Was L. Frank Baum encoding alchemical wisdom in his books? I leave the suggestion to some ambitious crackpot or Am. Lit. grad student looking for a thesis.
The Marvelous Land of Oz was successful, but it wasn't the massive hit that Wizard had been. Most critics attribute this to the absence of Dorothy. Perhaps that's the case; she's forty pounds of awesomeness in a sunbonnet. Certainly Baum seems to have decided not to do without her again. The next three books in the series focus on Dorothy, and (interestingly) take place outside of Oz. The magical kingdom stops being the Place of Adventure for her and instead becomes a paradise to be achieved. Apparently Baum reasoned as follows: Land of Oz, a book about Oz without Dorothy, didn't do as well as he hoped. Therefore he began writing books about Dorothy without Oz. And they were successful, so I guess he was right. We'll pick up next time with one of my absolute favorites, Ozma of Oz.
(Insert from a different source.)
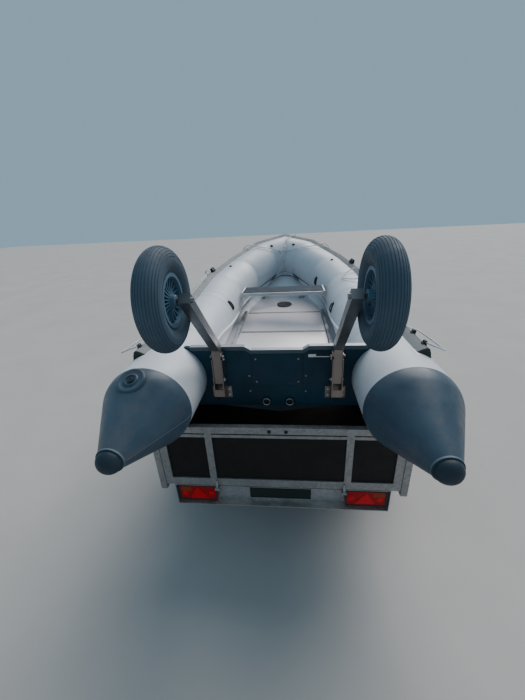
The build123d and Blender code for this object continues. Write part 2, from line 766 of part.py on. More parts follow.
def hull_bottom():
    """The fabric bottom under the floor, a shallow V down to the keel."""
    outlines = []
    for y, floor_x, floor_rise, side_x, side_top, side_low, keel in hull_sections:
        floor_z = floor_at(y) - floor_thickness - seat_gap + floor_rise
        half = [(side_x, side_low), (side_x, side_top), (floor_x, floor_z)]
        points = [(0, keel)] + half + [(-px, pz) for px, pz in reversed(half)]
        outlines.append([Vector(px, y, pz) for px, pz in points])
    save("hull_bottom", skinned(outlines), tube_height)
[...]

The Crying Game-like discovery that Tip is really a girl was a searing experience in my young reading life. Because Tip really was a boy, a male, from a writer whose male characters were typically old, ineffectual, partially to entirely mechanical, or all three. And this boy whose life I was vicariously inhabiting was really...a girl? The book was just sitting there innocently on a shelf, not signaling anything about its cruel content. How fluid is your identity, anyway?
Jinjur, on the other hand, was a babe: pretty, a snappy dresser, decisive, high maintenance, and easily bored. Particularly due to the Gibson-Girlish way Neill drew her, I had a crush on her. Of course, having her chained up by Glinda's Rockette Stormtoopers at the end was as good as it gets in Oz.
Neither Tip nor Jinjur were part of the future, as far as the books were concerned. If I were to do Oz fanfic, I'd start with them.